Regulation FD prohibits, subject to limited exceptions, DSG from disclosing material non-public information to securities professionals (including, for example, analysts, investment advisors and institutional investment managers) and investors unless the information is simultaneously disclosed to the public broadly. DSG has established the following practices and procedures to ensure compliance with Regulation FD.

  1. I. Authorized Spokespersons
    1. DSG’s Chief Executive Officer and Chief Financial Officer (the “Authorized Spokespersons”) are the only persons authorized to communicate on behalf of DSG with the following persons (collectively, “Securities Market Participants”):
      1. Securities market professionals, including analysts, investment advisors, institutional investment managers, brokers, dealers, mutual funds, hedge funds and other investment companies and journalists;
      2. Shareholders of DSG who may reasonably be expected to purchase or sell DSG’s securities based upon the communication; and
      3. Persons associated with any of the above-mentioned persons.
    2. An Authorized Spokesperson may authorize other individuals to communicate with Securities Market Participants on behalf of DSG. However, these additional individuals may not communicate with a Securities Market Participant until an Authorized Spokesperson has explicitly authorized them to do so.
    3. Unless the information provided during communications with a Securities Market Participant is publicly disclosed within the meaning of Regulation FD, such communications shall relate only to information DSG has previously publicly disclosed, to non-material information or to generally known company or industry-related information. Exceptions may be made only after consultation with the General Counsel and receipt of appropriate undertakings from the Securities Market Participant to keep any material non-public information confidential.
    4. Notwithstanding paragraph (a) above, appropriate DSG personnel shall have authority to communicate with shareholders and beneficial owners in response to inquiries regarding shareholder accounts and other administrative matters, provided that such responses do not include the transmission of material non-public information regarding DSG.
    5. Except solely with respect to administrative inquiries covered by the preceding paragraph, DSG directors, officers or employees should refer any inquiries they receive from Securities Market Participants to an Authorized Spokesperson or DSG’s General Counsel.
  2. Quarterly Earnings and Other Conference Calls
    1. DSG may hold quarterly investor conference calls to discuss DSG’s financial results. From time to time, DSG may also hold other investor conference calls to discuss significant announcements or developments. Each of these investor conference calls will be available to the public via dial-in conference call and/or webcast from DSG’s website. DSG will provide reasonable advance public notice of each investor conference call through a press release and a posting on DSG’s website.
    2. Following each investor conference call, a playback of the call and/or webcast will be made available on the Investor Relations section of DSG’s website for a limited period of time thereafter, as determined by management.

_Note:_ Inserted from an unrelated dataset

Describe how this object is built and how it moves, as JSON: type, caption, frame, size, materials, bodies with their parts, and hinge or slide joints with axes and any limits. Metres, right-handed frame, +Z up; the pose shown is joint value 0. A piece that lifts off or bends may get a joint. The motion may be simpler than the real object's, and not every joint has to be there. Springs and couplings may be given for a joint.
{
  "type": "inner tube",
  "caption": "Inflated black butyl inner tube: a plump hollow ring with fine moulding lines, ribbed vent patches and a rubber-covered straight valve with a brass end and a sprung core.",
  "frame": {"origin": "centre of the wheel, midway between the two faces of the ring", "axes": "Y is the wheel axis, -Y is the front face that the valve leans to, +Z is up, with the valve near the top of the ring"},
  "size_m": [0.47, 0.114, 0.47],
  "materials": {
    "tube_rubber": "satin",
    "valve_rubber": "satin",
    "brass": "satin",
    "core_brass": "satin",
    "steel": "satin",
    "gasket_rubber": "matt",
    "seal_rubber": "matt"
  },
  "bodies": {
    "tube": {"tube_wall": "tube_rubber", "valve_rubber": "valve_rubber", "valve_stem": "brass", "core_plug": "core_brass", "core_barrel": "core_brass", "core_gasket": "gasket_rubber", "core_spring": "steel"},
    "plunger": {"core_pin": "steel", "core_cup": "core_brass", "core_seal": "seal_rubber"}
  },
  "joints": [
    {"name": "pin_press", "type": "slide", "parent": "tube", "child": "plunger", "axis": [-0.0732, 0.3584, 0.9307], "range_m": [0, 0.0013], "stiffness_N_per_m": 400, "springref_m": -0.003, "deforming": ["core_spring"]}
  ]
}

  3. Securities Firm-Sponsored Conferences and Other Forums
    1. From time to time, DSG may participate in securities firm-sponsored and other investor conferences. DSG shall issue press releases in conjunction with its major presentations and post those presentations on DSG’s website.

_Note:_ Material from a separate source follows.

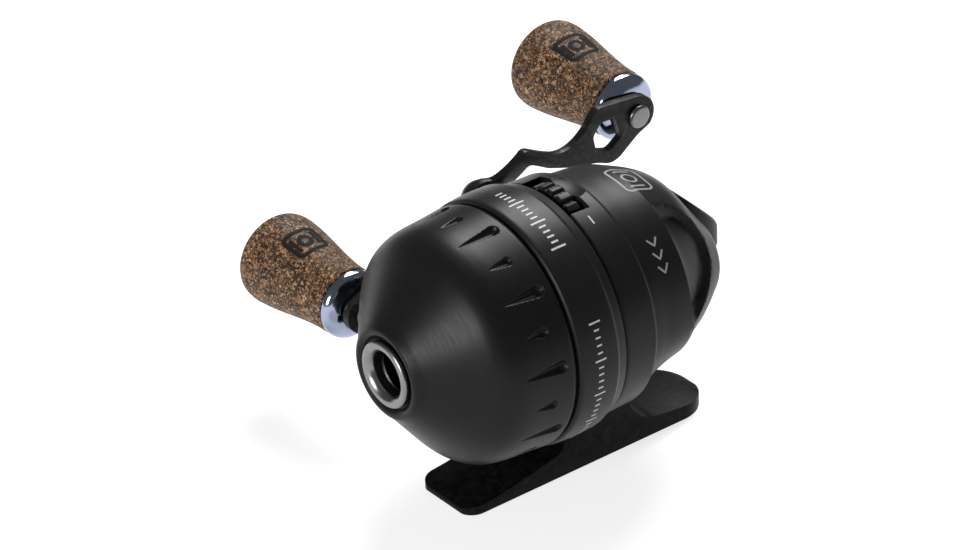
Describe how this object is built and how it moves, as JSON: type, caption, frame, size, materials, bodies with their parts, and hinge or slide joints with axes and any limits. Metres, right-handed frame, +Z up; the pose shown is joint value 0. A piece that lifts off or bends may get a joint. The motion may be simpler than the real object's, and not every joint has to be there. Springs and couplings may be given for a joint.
{
  "type": "closed-face spincast fishing reel",
  "caption": "Closed-face spincast fishing reel with a bell-shaped front cover, thumb button, drag wheel, rod foot and a two-ended bent crank with cork knobs.",
  "frame": {"origin": "centre of the flat underside of the rod foot, below the reel body's axis", "axes": "+Y runs along the reel body from the nose to the thumb end, +Z is up away from the foot, and the crank is on the -X side"},
  "size_m": [0.0874, 0.0984, 0.0598],
  "materials": {
    "housing_black": "satin black moulded nylon",
    "cover_black": "satin black anodised aluminium",
    "band_black": "satin black anodised, turned edges",
    "ring_steel": "turned, polished lip",
    "foot_black": "satin black anodised",
    "screw_steel": "plain steel",
    "deck_alloy": "machined",
    "bearing_brass": "turned",
    "clutch_steel": "ground",
    "spring_steel": "drawn wire",
    "shaft_steel": "ground",
    "gear_brass": "cut teeth",
    "arm_black": "satin black anodised, bright edges",
    "nut_steel": "bright",
    "rivet_alloy": "brushed",
    "collar_chrome": "polished, cool tint",
    "knob_cork": "rubberised cork, satin",
    "spinner_alloy": "machined",
    "button_black": "satin black, soft feel",
    "spool_alloy": "machined",
    "drag_black": "satin black moulding",
    "drag_felt": "pressed felt"
  },
  "bodies": {
    "frame": {"main_housing": "housing_black", "front_cover": "cover_black", "line_guide_ring": "ring_steel", "trim_band": "band_black", "reel_foot": "foot_black", "foot_screw_1": "screw_steel", "foot_screw_2": "screw_steel", "deck_plate": "deck_alloy", "deck_screw_1": "screw_steel", "deck_screw_2": "screw_steel", "deck_screw_3": "screw_steel", "pinion_bushing": "bearing_brass", "crank_bushing": "bearing_brass", "one_way_clutch": "clutch_steel", "button_pin": "screw_steel", "spool_clip": "screw_steel", "return_spring": "spring_steel"},
    "crank": {"crank_shaft": "shaft_steel", "drive_gear": "gear_brass", "crank_collar": "arm_black", "crank_arm": "arm_black", "crank_nut": "nut_steel", "knob_spindle_1": "rivet_alloy", "knob_spindle_2": "rivet_alloy"},
    "knob_1": {"knob_collar_1": "collar_chrome", "knob_cork_1": "knob_cork"},
    "knob_2": {"knob_collar_2": "collar_chrome", "knob_cork_2": "knob_cork"},
    "pinion": {"pinion_gear": "gear_brass"},
    "carriage": {"spring_retainer": "screw_steel"},
    "spinner": {"center_shaft": "shaft_steel", "spinner_head": "spinner_alloy", "spinner_nut": "nut_steel"},
    "pickup": {"pickup_pin": "shaft_steel"},
    "button": {"thumb_button": "button_black"},
    "spool": {"spool": "spool_alloy"},
    "drag_wheel": {"drag_wheel": "drag_black"},
    "drag_plunger": {"drag_screw": "shaft_steel", "drag_pad": "drag_felt"}
  },
  "joints": [
    {"name": "crank_turn", "type": "hinge", "parent": "frame", "child": "crank", "pos_m": [-0.0363, 0.01025, 0.0343], "axis": [1, 0, 0], "continuous": true},
    {"name": "knob_1_spin", "type": "hinge", "parent": "crank", "child": "knob_1", "pos_m": [-0.0498, 0.04478, 0.04336], "axis": [1, 0, 0], "continuous": true},
    {"name": "knob_2_spin", "type": "hinge", "parent": "crank", "child": "knob_2", "pos_m": [-0.0498, -0.02428, 0.02524], "axis": [1, 0, 0], "continuous": true},
    {"name": "pinion_turn", "type": "hinge", "parent": "frame", "child": "pinion", "pos_m": [0, -0.01655, 0.0343], "axis": [0, 1, 0], "continuous": true},
    {"name": "button_press", "type": "hinge", "parent": "frame", "child": "button", "pos_m": [0, 0.01745, 0.0481], "axis": [-1, 0, 0], "range_deg": [0, 13.2], "stiffness_Nm_per_rad": 0.35, "springref_deg": -5.73},
    {"name": "carriage_slide", "type": "slide", "parent": "frame", "child": "carriage", "axis": [0, -1, 0], "range_m": [0, 0.0036], "deforming": ["return_spring"]},
    {"name": "spinner_turn", "type": "hinge", "parent": "carriage", "child": "spinner", "pos_m": [0, -0.01655, 0.0343], "axis": [0, 1, 0], "continuous": true},
    {"name": "pickup_slide", "type": "slide", "parent": "spinner", "child": "pickup", "axis": [-1, 0, 0], "range_m": [0, 0.0018]},
    {"name": "spool_slip", "type": "hinge", "parent": "frame", "child": "spool", "pos_m": [0, -0.01655, 0.0343], "axis": [0, 1, 0], "continuous": true},
    {"name": "drag_wheel_turn", "type": "hinge", "parent": "frame", "child": "drag_wheel", "pos_m": [0, -0.00145, 0.0496], "axis": [0, 1, 0], "range_deg": [0, 270]},
    {"name": "drag_plunger_slide", "type": "slide", "parent": "frame", "child": "drag_plunger", "axis": [0, -1, 0], "range_m": [0, 0.00082]}
  ],
  "couplings": [
    {"joint": "pinion_turn", "follows": "crank_turn", "ratio": -4.1},
    {"joint": "spinner_turn", "follows": "crank_turn", "ratio": -4.1},
    {"joint": "carriage_slide", "follows": "button_press", "m_per_rad": 0.0143},
    {"joint": "pickup_slide", "follows": "button_press", "m_per_rad": 0.0069},
    {"joint": "drag_plunger_slide", "follows": "drag_wheel_turn", "m_per_rad": 0.00017}
  ]
}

    2. DSG may participate in other forums at which Securities Market Participants could be present, including industry seminars, trade shows and DSG’s annual shareholder meeting. DSG does not intend to disclose any material non-public information during such other forums.
    3. If any inadvertent disclosure of material non-public information occurs at any such conference or forum, appropriate public disclosure will be made as promptly as practicable.
  4. One-on-One Meetings
    1. Authorized Spokespersons, along with other officers and employees of DSG invited to participate by an Authorized Spokesperson, may meet or speak privately with Securities Market Participants. Authorized Spokespersons will not disclose any material non-public information during these meetings or calls unless the disclosure is made pursuant to a non-disclosure or other confidentiality agreement.

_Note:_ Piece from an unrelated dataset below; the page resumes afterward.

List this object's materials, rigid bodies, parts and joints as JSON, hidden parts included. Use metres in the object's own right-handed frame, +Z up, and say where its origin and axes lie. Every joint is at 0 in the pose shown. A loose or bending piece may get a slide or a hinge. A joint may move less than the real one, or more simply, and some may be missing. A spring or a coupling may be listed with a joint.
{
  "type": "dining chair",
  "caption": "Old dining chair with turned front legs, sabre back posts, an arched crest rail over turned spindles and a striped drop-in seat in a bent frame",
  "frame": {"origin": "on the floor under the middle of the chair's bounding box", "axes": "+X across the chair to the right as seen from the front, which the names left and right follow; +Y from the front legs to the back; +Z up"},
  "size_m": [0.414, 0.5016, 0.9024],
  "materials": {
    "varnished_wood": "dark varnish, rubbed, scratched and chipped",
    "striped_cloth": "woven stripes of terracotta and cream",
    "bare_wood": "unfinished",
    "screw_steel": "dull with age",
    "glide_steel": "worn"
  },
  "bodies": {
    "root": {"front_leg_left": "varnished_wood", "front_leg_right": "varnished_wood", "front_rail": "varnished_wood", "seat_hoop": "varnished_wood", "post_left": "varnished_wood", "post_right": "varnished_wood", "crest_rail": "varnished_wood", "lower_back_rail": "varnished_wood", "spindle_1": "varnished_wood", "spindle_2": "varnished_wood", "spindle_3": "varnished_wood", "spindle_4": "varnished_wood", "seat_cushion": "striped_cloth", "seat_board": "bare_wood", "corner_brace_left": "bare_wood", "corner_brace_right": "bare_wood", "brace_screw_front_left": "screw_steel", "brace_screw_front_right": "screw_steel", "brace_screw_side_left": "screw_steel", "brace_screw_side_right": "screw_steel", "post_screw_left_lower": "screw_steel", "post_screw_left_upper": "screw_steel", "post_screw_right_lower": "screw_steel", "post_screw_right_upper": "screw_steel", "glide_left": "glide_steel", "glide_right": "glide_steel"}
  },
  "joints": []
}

    2. If any inadvertent disclosure of material non-public information occurs at any such meeting, appropriate public disclosure will be made as promptly as practicable.
  5. Financial Projections and Guidance
    1. DSG may publicly disclose guidance on estimates or projections relating to its future earnings, performance or operations. Any such guidance, and any changes to or affirmations of such guidance, will be done only through methods designed to ensure broad disclosure in compliance with Regulation FD.
    2. DSG will not provide Securities Market Participants with non-public earnings guidance under any circumstances.
  6. Review of Analyst Reports
    While an Authorized Spokesperson may choose to review draft analyst reports and earnings models, such Authorized Spokesperson will not comment (orally or in writing) upon any such material except to correct inaccuracies relating solely to factual or historical information previously disclosed to the public.
  7. Quiet Period
    1. DSG will observe a “quiet period” each quarter, during which DSG will not comment on any matters relating to the financial or operational results or outlook for the company.
    2. This quiet period will normally begin two weeks before the close of each fiscal quarter and terminate at the time DSG publicly discloses its earnings results for that quarter.
  8. Disclosure of Material Non-Public Information in Violation of Regulation FD
    1. Violations of Regulation FD are subject to SEC enforcement actions, which may include an administrative action seeking a cease-and-desist order or a civil action against DSG or an individual. Such a civil action may seek an injunction and/or monetary penalties.
    2. Any violation of this Policy, including any inadvertent or accidental disclosure of material non-public information to a Securities Market Participant, must be reported to DSG’s General Counsel immediately.

Further Information About Regulation FD

DSG will post this Policy and any updates to this Policy on its website. Appropriate training will be provided to each Authorized Spokesperson on compliance with this Policy, and such training will be updated periodically as necessary.

All inquiries regarding the provisions or procedures of this Policy or Regulation FD generally should be addressed to DSG’s General Counsel.